3. Since patents relate to latest technology, neologisms are frequently coined. Neologisms are major obstacles to searching for similar patents. Therefore, a technique for effectively processing neologisms is necessary for a similar patent search.
The present invention is directed to providing a similar patent search method and apparatus for effectively matching structural elements or functional elements, which are semantic units of patent description, each other and coping with the paraphrase problem and the neologism problem which are caused when patent search is carried out.
According to an aspect of the present invention, there is provided a method of searching for a similar patent on the basis of element alignment, the method including: extracting patent elements from an input query patent, extracting search words for a similar patent search from the extracted elements, and searching for a similar patent; aligning the elements of the query patent with elements of a similar patent obtained through the search and calculating a matching rate of the elements of the similar patent to the elements of the query patent; determining whether any element is unmatched between the elements of the query patent and the elements of the similar patent and extracting an unmatched element; determining whether an additional search is necessary and allowing a user to input a paraphrase suitable to additionally search for the unmatched element when an additional search is necessary; and receiving the paraphrase input by the user, replacing the unmatched element with the received paraphrase, and returning to the searching for a similar patent using the paraphrase used for replacement.
The patent elements may be structural elements or functional elements of the patent.
The allowing the user to input the paraphrase may include outputting a paraphrase input user interface (UI).
The extracting of the search words and the searching for the similar patent may additionally include a search word normalization operation of changing each search word to a representative word between the extracting of the search words and the searching for the similar patent.
The method may additionally include: determining whether a valid additional search has been performed using the paraphrase input in the allowing the user to input the paraphrase and whether matching has been additionally performed on the unmatched element using the paraphrase; and registering the input paraphrase in a paraphrase dictionary when it is determined that a valid additional search has been performed.
The method may additionally include: when new data is inserted into the paraphrase dictionary or a data update occurs in the paraphrase dictionary, updating a normalization dictionary; and when the normalization dictionary is updated, updating a search index database (DB).
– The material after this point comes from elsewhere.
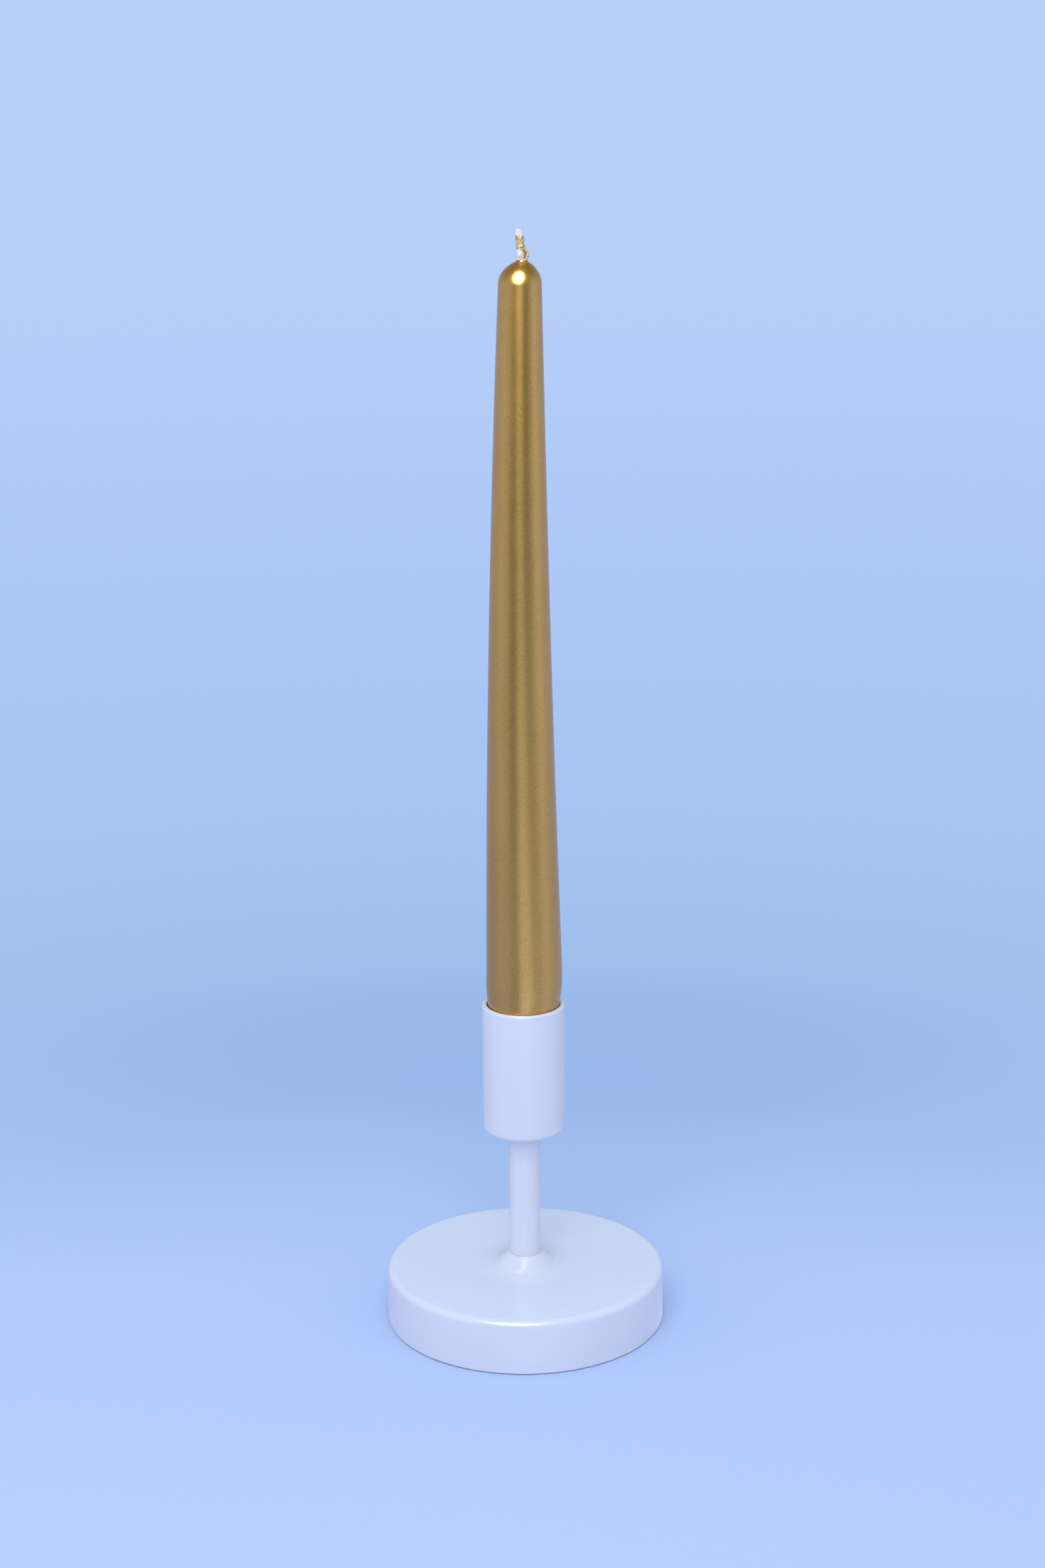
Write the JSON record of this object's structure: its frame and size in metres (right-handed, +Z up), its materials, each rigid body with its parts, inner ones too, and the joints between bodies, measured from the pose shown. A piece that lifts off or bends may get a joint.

The method may additionally include: determining whether a valid additional search has been performed using the paraphrase input in the allowing the user to input the paraphrase and whether matching has been additionally performed on the unmatched element using the paraphrase; and displaying the unmatched element when it is determined that a valid additional search has not been performed and matching has not been additionally performed on the unmatched element.
According to another aspect of the present invention, there is provided an apparatus for searching for a similar patent on the basis of element alignment, the apparatus including: a means configured to be connected to user equipment, receive a query patent input to the user equipment, extract elements of the query patent, extract search words for a similar patent search from the extracted elements, and search for a similar patent; a means configured to align the elements of the query patent with elements of a similar patent obtained through the search and calculate a matching rate of the elements of the similar patent to the elements of the query patent; a means configured to determine whether any element is unmatched between the elements of the query patent and the elements of the similar patent and extract an unmatched element; a means configured to determine whether an additional search is necessary and transmit a paraphrase input UI, which allows a user to input a paraphrase suitable to additionally search for the unmatched element, to the user equipment when an additional search is necessary; and a means configured to receive the paraphrase from the user equipment, replace the unmatched element with the received paraphrase, and cause the means of searching for a similar patent to search for a similar patent using the paraphrase used for replacement.
The apparatus may additionally include a search word normalization means configured to replace the search words with representative words before the means of searching for a similar patent searches for a similar patent.
The apparatus may additionally include a means configured to determine whether a valid additional search has been performed using the received paraphrase and whether matching has been additionally performed on the unmatched element using the paraphrase; and a means configured to register the received paraphrase in a paraphrase dictionary when it is determined that a valid additional search has been performed.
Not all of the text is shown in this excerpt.